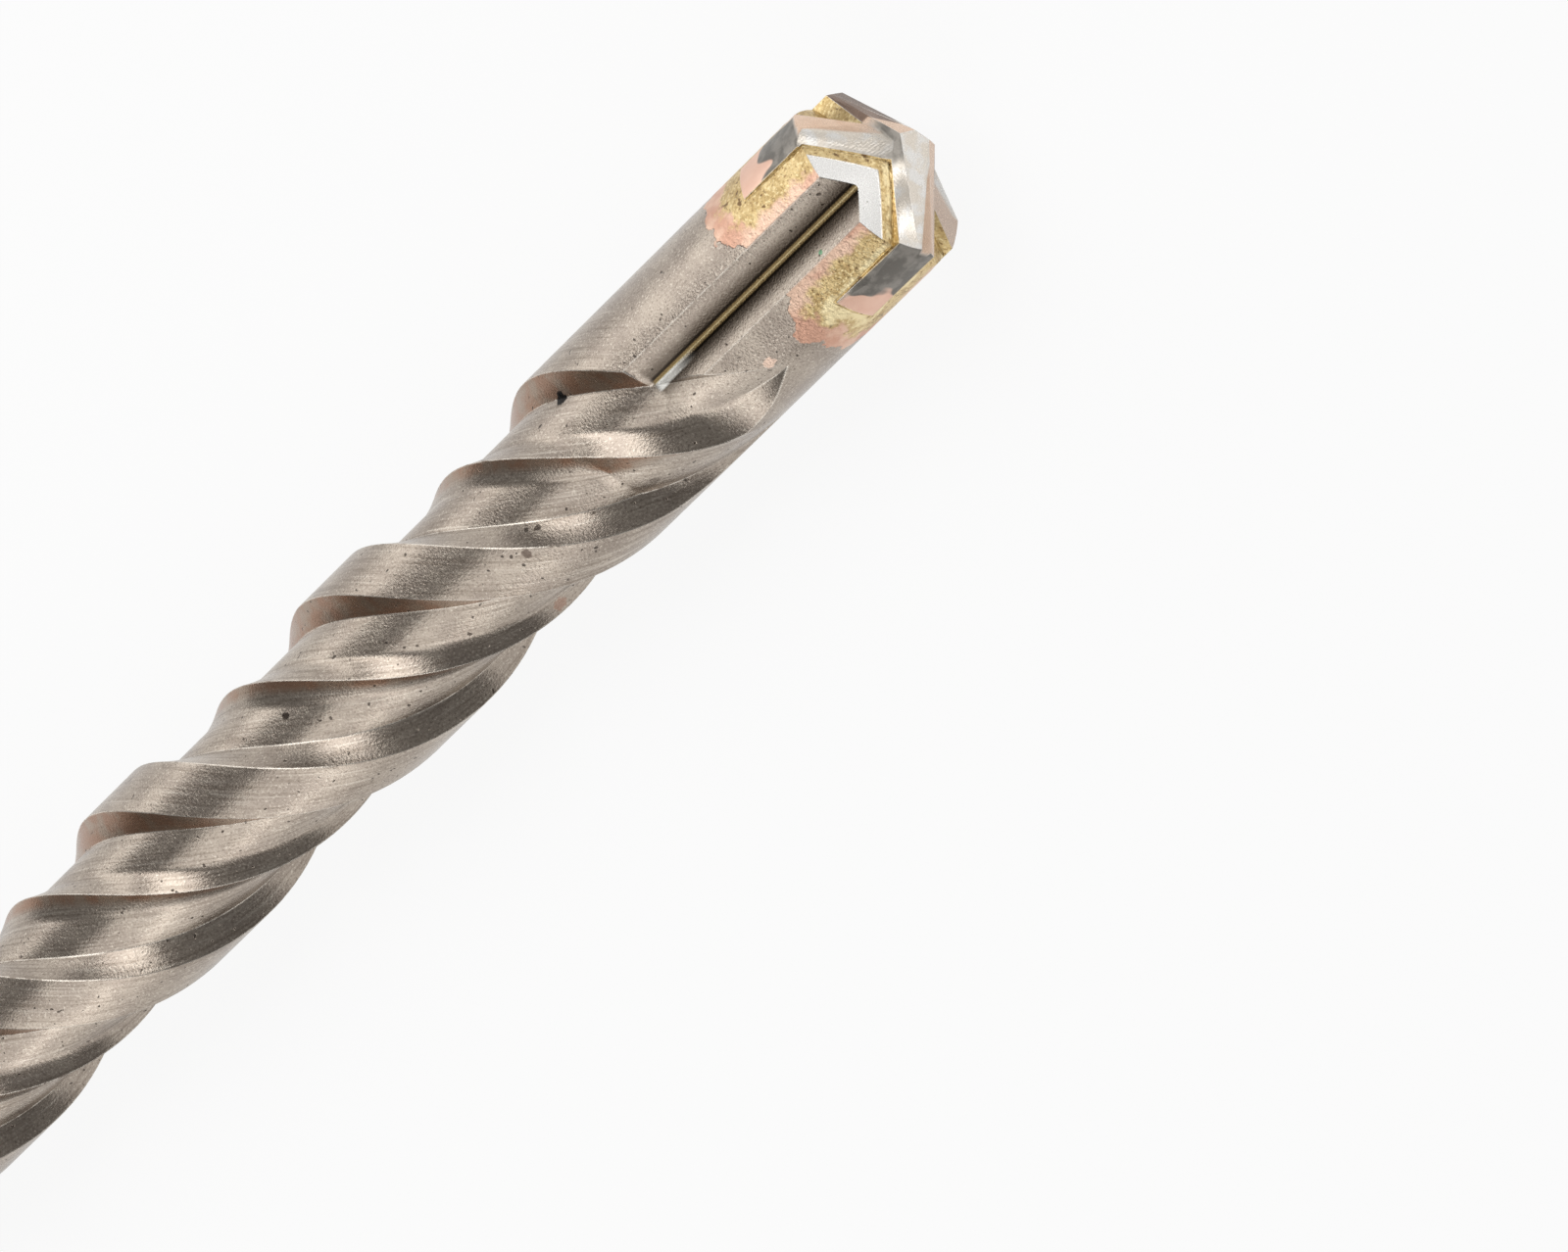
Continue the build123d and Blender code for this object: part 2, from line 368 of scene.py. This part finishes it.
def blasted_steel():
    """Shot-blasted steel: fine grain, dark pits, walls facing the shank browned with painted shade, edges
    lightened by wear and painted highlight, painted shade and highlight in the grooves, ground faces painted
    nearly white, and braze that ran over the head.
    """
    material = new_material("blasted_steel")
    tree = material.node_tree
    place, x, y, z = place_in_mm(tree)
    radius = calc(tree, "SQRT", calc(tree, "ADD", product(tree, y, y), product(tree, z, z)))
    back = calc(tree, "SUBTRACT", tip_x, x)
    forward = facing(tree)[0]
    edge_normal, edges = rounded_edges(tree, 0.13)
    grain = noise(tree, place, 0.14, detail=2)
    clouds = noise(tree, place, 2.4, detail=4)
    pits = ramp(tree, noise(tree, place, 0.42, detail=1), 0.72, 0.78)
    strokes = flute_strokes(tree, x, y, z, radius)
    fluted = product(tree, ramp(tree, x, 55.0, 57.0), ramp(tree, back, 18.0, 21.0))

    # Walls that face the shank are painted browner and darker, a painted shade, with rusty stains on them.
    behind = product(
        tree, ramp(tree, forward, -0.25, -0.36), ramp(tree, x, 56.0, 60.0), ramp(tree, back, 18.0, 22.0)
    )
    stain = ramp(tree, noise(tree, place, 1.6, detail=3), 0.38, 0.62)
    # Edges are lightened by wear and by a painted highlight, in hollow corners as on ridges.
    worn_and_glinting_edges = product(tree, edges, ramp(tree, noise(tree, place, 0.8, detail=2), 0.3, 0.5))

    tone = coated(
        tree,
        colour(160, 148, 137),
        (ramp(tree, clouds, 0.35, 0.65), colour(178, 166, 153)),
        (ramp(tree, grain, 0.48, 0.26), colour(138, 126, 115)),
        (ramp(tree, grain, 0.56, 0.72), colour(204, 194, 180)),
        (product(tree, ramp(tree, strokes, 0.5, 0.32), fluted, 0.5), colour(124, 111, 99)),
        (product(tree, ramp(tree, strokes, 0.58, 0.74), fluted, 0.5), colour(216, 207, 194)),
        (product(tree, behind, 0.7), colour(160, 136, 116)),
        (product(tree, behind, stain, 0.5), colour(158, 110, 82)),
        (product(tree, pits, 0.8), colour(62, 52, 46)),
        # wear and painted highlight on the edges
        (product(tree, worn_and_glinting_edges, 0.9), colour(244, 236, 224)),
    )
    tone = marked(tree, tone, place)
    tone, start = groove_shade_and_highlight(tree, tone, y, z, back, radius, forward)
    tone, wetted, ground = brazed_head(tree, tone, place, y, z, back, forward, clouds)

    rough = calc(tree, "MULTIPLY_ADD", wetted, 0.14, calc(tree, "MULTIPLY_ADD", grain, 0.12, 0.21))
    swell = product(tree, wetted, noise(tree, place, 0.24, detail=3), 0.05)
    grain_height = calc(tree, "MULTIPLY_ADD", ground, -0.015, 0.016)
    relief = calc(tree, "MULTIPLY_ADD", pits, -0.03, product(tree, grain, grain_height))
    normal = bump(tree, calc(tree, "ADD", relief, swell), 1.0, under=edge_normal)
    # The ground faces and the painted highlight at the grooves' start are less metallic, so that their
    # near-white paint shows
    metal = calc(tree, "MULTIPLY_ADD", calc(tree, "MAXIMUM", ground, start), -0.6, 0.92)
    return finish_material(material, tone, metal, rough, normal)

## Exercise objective
Output all of the material exactly as written.

## Solution to this exercise
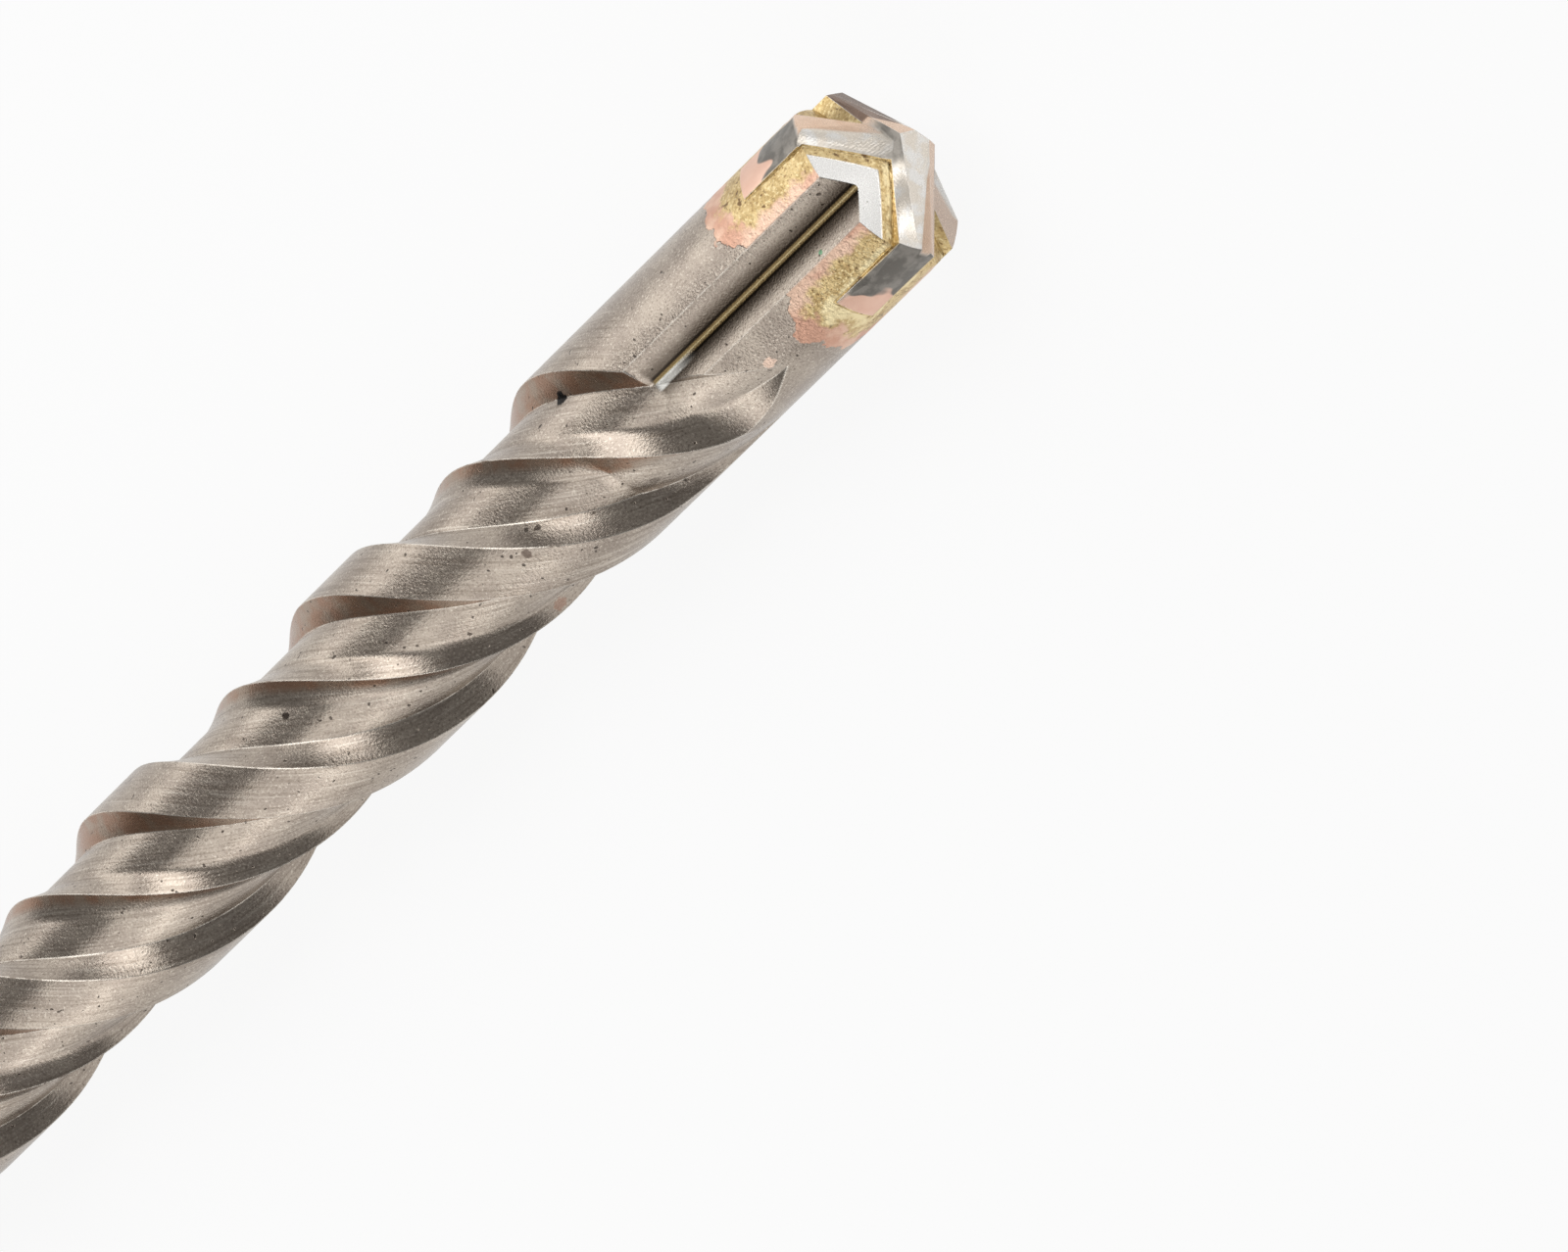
Continue the build123d and Blender code for this object: part 2, from line 368 of scene.py. This part finishes it.
def blasted_steel():
    """Shot-blasted steel: fine grain, dark pits, walls facing the shank browned with painted shade, edges
    lightened by wear and painted highlight, painted shade and highlight in the grooves, ground faces painted
    nearly white, and braze that ran over the head.
    """
    material = new_material("blasted_steel")
    tree = material.node_tree
    place, x, y, z = place_in_mm(tree)
    radius = calc(tree, "SQRT", calc(tree, "ADD", product(tree, y, y), product(tree, z, z)))
    back = calc(tree, "SUBTRACT", tip_x, x)
    forward = facing(tree)[0]
    edge_normal, edges = rounded_edges(tree, 0.13)
    grain = noise(tree, place, 0.14, detail=2)
    clouds = noise(tree, place, 2.4, detail=4)
    pits = ramp(tree, noise(tree, place, 0.42, detail=1), 0.72, 0.78)
    strokes = flute_strokes(tree, x, y, z, radius)
    fluted = product(tree, ramp(tree, x, 55.0, 57.0), ramp(tree, back, 18.0, 21.0))

    # Walls that face the shank are painted browner and darker, a painted shade, with rusty stains on them.
    behind = product(
        tree, ramp(tree, forward, -0.25, -0.36), ramp(tree, x, 56.0, 60.0), ramp(tree, back, 18.0, 22.0)
    )
    stain = ramp(tree, noise(tree, place, 1.6, detail=3), 0.38, 0.62)
    # Edges are lightened by wear and by a painted highlight, in hollow corners as on ridges.
    worn_and_glinting_edges = product(tree, edges, ramp(tree, noise(tree, place, 0.8, detail=2), 0.3, 0.5))

    tone = coated(
        tree,
        colour(160, 148, 137),
        (ramp(tree, clouds, 0.35, 0.65), colour(178, 166, 153)),
        (ramp(tree, grain, 0.48, 0.26), colour(138, 126, 115)),
        (ramp(tree, grain, 0.56, 0.72), colour(204, 194, 180)),
        (product(tree, ramp(tree, strokes, 0.5, 0.32), fluted, 0.5), colour(124, 111, 99)),
        (product(tree, ramp(tree, strokes, 0.58, 0.74), fluted, 0.5), colour(216, 207, 194)),
        (product(tree, behind, 0.7), colour(160, 136, 116)),
        (product(tree, behind, stain, 0.5), colour(158, 110, 82)),
        (product(tree, pits, 0.8), colour(62, 52, 46)),
        # wear and painted highlight on the edges
        (product(tree, worn_and_glinting_edges, 0.9), colour(244, 236, 224)),
    )
    tone = marked(tree, tone, place)
    tone, start = groove_shade_and_highlight(tree, tone, y, z, back, radius, forward)
    tone, wetted, ground = brazed_head(tree, tone, place, y, z, back, forward, clouds)

    rough = calc(tree, "MULTIPLY_ADD", wetted, 0.14, calc(tree, "MULTIPLY_ADD", grain, 0.12, 0.21))
    swell = product(tree, wetted, noise(tree, place, 0.24, detail=3), 0.05)
    grain_height = calc(tree, "MULTIPLY_ADD", ground, -0.015, 0.016)
    relief = calc(tree, "MULTIPLY_ADD", pits, -0.03, product(tree, grain, grain_height))
    normal = bump(tree, calc(tree, "ADD", relief, swell), 1.0, under=edge_normal)
    # The ground faces and the painted highlight at the grooves' start are less metallic, so that their
    # near-white paint shows
    metal = calc(tree, "MULTIPLY_ADD", calc(tree, "MAXIMUM", ground, start), -0.6, 0.92)
    return finish_material(material, tone, metal, rough, normal)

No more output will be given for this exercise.